_Task to carry out_
Write out exactly the lines between the line containing "Write the Blender" and the line containing "LIP_WAVES = (0.55, 1.0)", including both of those lines, and nothing more.

··· Rows

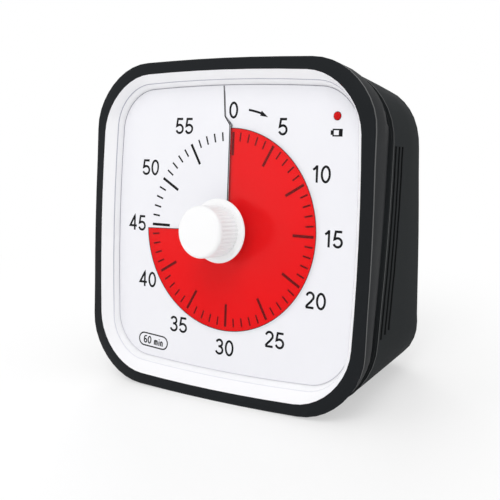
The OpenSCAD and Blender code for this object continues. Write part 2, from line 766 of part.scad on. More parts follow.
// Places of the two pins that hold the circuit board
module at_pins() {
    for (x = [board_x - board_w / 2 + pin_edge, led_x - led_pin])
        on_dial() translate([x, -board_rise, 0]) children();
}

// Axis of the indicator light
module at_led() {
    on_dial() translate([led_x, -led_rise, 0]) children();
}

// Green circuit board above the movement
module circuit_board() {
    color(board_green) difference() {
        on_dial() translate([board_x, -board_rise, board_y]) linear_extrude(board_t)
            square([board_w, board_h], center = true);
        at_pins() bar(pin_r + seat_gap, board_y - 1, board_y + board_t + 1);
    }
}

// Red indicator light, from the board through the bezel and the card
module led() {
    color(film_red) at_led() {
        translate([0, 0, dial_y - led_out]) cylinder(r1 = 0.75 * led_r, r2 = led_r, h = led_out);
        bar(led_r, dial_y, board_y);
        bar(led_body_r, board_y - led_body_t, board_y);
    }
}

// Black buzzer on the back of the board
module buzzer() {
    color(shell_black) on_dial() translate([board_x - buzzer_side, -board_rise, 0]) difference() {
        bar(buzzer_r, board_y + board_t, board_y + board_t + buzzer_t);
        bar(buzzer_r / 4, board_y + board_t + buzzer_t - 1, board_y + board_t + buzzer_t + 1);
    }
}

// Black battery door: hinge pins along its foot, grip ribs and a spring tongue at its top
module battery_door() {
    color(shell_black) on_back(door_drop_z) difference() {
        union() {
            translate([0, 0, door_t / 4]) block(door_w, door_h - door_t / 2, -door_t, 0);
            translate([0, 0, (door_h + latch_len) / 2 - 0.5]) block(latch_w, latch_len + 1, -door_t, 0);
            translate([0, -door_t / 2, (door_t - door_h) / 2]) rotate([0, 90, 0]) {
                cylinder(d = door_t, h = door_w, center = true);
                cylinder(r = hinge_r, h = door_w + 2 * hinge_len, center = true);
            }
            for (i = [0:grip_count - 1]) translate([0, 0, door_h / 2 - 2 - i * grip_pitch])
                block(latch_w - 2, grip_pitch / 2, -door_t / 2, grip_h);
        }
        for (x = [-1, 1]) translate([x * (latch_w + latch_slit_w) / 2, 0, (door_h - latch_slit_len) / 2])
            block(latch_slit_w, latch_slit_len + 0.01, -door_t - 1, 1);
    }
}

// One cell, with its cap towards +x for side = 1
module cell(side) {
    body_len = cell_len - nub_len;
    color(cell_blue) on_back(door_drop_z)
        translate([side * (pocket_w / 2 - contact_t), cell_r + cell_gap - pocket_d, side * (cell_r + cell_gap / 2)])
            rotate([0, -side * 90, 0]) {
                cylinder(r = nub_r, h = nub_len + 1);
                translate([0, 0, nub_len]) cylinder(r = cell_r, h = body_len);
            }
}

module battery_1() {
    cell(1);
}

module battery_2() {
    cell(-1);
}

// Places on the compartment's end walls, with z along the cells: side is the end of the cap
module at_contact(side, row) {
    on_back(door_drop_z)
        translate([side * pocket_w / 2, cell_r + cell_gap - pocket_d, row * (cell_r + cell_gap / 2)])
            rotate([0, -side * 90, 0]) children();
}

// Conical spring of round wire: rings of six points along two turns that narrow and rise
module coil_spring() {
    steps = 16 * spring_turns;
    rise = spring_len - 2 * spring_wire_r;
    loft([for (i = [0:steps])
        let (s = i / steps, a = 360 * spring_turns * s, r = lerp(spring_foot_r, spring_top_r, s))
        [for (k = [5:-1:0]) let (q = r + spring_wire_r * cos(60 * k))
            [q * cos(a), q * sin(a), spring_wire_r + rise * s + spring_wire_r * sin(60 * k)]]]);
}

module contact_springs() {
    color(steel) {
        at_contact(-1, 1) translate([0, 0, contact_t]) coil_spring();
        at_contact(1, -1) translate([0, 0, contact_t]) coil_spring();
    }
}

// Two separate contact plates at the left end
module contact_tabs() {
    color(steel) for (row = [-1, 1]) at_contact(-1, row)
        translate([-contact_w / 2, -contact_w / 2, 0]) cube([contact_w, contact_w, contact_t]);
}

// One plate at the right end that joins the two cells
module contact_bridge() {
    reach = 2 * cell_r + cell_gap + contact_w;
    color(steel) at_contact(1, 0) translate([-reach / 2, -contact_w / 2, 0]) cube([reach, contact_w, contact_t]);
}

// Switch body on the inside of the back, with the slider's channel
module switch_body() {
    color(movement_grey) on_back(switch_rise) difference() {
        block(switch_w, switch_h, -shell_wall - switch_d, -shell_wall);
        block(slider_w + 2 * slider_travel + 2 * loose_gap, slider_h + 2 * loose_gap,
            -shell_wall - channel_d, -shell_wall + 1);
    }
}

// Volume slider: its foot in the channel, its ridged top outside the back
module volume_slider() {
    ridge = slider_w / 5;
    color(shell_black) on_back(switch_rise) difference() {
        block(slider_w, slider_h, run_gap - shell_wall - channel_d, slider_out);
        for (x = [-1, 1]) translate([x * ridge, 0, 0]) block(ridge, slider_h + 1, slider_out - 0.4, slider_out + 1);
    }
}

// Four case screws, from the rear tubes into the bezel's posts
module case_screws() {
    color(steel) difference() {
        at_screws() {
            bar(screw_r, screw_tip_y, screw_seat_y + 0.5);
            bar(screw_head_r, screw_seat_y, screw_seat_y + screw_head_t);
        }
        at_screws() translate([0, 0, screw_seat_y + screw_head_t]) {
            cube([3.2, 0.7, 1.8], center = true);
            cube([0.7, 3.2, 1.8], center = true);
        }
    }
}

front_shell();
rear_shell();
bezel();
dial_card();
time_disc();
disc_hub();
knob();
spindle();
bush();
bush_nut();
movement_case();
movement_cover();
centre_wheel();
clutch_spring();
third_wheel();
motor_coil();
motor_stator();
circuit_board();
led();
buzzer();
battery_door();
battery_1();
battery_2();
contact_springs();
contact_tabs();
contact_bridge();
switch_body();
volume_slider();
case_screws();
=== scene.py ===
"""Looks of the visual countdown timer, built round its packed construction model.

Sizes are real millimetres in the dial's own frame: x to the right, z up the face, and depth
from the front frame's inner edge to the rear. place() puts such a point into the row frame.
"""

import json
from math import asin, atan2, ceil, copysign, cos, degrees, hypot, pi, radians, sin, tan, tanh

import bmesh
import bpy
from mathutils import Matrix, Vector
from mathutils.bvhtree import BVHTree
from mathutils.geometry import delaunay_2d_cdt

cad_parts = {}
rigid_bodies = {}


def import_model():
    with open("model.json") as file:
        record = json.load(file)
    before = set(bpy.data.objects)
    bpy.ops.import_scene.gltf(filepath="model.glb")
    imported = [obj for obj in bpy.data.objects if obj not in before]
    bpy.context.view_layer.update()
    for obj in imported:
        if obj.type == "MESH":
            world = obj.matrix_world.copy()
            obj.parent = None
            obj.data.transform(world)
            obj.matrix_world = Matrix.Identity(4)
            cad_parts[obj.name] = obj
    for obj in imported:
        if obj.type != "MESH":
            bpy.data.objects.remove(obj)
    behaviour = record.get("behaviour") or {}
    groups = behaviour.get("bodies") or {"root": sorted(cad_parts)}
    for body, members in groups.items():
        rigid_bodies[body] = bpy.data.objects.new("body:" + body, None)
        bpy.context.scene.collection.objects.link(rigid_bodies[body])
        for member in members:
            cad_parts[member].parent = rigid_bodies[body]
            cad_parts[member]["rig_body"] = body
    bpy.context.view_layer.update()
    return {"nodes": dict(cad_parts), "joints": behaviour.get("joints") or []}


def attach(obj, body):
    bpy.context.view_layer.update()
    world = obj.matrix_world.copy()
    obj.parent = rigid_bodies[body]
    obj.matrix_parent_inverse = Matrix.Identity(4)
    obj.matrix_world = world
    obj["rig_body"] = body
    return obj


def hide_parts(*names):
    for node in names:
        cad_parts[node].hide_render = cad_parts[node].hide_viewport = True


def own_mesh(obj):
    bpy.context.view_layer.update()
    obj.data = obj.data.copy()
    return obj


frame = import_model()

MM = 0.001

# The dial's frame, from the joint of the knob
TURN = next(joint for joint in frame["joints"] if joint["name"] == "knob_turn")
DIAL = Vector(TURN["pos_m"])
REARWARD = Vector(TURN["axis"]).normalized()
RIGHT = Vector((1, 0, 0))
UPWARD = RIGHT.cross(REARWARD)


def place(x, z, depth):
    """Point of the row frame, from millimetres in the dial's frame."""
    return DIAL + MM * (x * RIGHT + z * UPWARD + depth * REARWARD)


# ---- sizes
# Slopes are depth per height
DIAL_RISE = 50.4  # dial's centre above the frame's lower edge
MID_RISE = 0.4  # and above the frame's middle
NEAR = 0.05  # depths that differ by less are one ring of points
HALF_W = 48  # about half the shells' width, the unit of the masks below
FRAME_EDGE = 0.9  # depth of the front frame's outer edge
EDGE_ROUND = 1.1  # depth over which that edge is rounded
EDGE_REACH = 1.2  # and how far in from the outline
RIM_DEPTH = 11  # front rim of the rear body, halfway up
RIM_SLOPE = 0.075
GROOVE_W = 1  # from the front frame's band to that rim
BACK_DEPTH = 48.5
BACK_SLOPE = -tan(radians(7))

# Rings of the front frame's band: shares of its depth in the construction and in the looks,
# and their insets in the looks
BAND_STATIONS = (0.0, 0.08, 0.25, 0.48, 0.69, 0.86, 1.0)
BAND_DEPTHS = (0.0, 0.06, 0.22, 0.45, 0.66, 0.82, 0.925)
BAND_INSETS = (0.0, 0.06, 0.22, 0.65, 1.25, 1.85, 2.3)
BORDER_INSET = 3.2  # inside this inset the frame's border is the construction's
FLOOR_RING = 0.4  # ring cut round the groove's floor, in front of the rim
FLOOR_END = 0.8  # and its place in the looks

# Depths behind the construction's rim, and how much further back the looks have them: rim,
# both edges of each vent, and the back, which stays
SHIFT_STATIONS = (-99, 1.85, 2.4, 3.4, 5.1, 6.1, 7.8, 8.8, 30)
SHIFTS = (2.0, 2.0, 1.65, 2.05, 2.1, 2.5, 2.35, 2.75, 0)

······
··· Rows

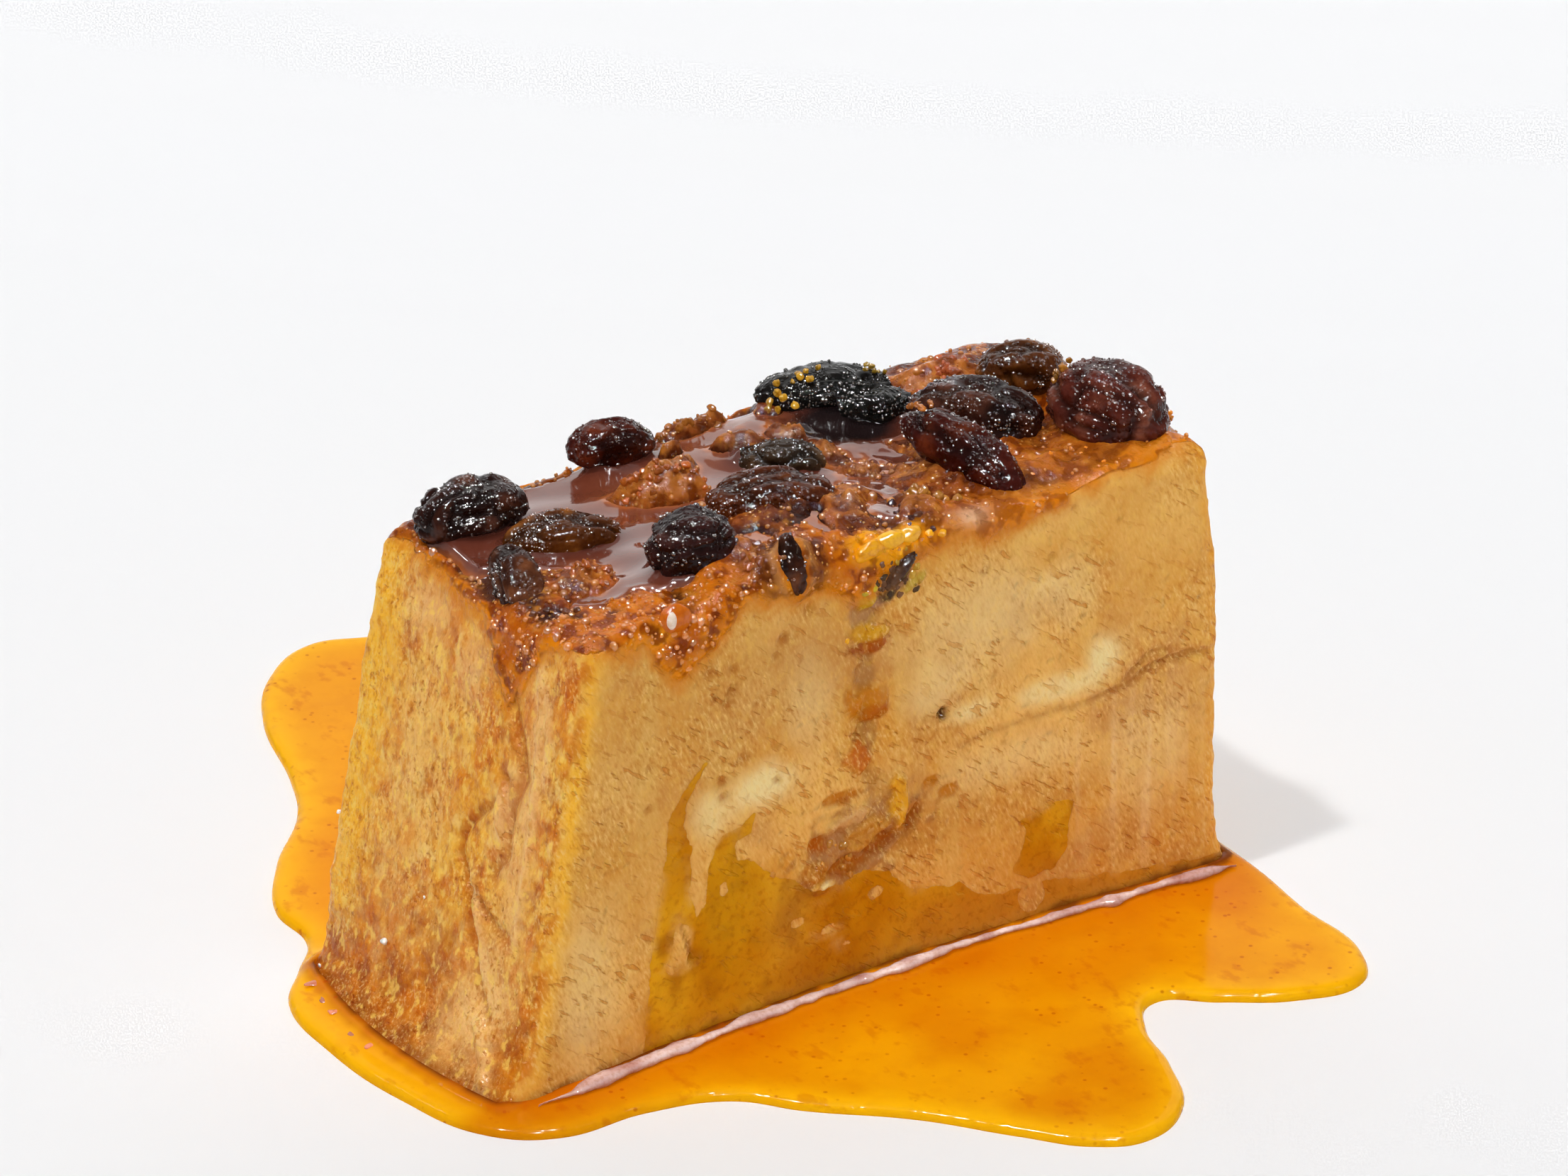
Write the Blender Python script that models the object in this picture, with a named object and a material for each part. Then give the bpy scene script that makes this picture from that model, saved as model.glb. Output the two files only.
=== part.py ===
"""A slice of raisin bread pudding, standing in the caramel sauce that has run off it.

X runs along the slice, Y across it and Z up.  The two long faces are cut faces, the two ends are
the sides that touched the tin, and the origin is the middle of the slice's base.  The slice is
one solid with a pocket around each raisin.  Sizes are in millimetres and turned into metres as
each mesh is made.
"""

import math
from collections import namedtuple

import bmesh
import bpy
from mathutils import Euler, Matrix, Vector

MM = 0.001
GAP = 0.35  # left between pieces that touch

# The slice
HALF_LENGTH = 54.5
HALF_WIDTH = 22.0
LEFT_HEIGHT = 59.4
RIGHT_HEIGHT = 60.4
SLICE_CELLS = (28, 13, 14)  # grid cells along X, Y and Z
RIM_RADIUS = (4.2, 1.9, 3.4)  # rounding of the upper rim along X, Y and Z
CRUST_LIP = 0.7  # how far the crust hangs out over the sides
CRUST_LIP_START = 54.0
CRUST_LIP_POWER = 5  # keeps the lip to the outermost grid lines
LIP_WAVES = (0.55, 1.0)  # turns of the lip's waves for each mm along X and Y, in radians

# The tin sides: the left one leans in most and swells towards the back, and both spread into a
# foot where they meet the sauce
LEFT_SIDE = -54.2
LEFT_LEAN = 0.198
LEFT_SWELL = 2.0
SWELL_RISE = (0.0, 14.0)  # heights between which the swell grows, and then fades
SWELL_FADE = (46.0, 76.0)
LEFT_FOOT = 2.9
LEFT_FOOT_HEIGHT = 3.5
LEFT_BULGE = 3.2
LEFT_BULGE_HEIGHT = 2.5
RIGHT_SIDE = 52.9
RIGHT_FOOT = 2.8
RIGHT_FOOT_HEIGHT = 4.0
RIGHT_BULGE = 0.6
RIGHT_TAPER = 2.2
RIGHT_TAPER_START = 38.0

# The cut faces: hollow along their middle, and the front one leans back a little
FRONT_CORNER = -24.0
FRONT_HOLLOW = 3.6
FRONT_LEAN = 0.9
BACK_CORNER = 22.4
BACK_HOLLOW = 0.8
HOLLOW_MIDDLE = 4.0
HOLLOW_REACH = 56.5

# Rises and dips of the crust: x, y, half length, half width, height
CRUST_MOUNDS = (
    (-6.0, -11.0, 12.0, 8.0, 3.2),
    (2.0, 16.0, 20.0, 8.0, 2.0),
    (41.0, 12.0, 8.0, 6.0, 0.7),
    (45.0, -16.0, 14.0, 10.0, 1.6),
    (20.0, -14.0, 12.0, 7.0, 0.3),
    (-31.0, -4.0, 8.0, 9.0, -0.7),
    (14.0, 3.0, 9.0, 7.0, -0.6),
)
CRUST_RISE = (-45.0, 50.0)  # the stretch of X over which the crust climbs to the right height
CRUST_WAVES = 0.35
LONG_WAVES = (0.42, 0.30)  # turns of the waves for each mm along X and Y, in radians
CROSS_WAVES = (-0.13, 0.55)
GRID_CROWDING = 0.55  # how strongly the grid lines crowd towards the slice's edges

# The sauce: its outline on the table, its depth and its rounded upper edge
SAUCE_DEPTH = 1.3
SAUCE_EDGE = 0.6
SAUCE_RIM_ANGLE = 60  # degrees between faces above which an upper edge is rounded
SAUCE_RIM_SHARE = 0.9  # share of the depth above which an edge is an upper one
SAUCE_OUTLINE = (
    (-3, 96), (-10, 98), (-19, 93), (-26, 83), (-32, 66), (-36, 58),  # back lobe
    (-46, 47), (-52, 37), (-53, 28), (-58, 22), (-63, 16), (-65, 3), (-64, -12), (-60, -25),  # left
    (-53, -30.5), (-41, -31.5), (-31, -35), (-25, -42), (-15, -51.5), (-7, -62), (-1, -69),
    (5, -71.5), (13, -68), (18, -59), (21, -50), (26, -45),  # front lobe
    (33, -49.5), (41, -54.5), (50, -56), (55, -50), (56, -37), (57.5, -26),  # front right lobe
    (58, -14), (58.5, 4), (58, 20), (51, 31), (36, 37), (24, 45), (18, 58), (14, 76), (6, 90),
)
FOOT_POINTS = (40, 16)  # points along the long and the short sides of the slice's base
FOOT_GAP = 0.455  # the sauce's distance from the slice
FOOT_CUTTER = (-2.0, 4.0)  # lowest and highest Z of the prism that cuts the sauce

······

_Response to this task_
Write the Blender Python script that models the object in this picture, with a named object and a material for each part. Then give the bpy scene script that makes this picture from that model, saved as model.glb. Output the two files only.
=== part.py ===
"""A slice of raisin bread pudding, standing in the caramel sauce that has run off it.

X runs along the slice, Y across it and Z up.  The two long faces are cut faces, the two ends are
the sides that touched the tin, and the origin is the middle of the slice's base.  The slice is
one solid with a pocket around each raisin.  Sizes are in millimetres and turned into metres as
each mesh is made.
"""

import math
from collections import namedtuple

import bmesh
import bpy
from mathutils import Euler, Matrix, Vector

MM = 0.001
GAP = 0.35  # left between pieces that touch

# The slice
HALF_LENGTH = 54.5
HALF_WIDTH = 22.0
LEFT_HEIGHT = 59.4
RIGHT_HEIGHT = 60.4
SLICE_CELLS = (28, 13, 14)  # grid cells along X, Y and Z
RIM_RADIUS = (4.2, 1.9, 3.4)  # rounding of the upper rim along X, Y and Z
CRUST_LIP = 0.7  # how far the crust hangs out over the sides
CRUST_LIP_START = 54.0
CRUST_LIP_POWER = 5  # keeps the lip to the outermost grid lines
LIP_WAVES = (0.55, 1.0)  # turns of the lip's waves for each mm along X and Y, in radians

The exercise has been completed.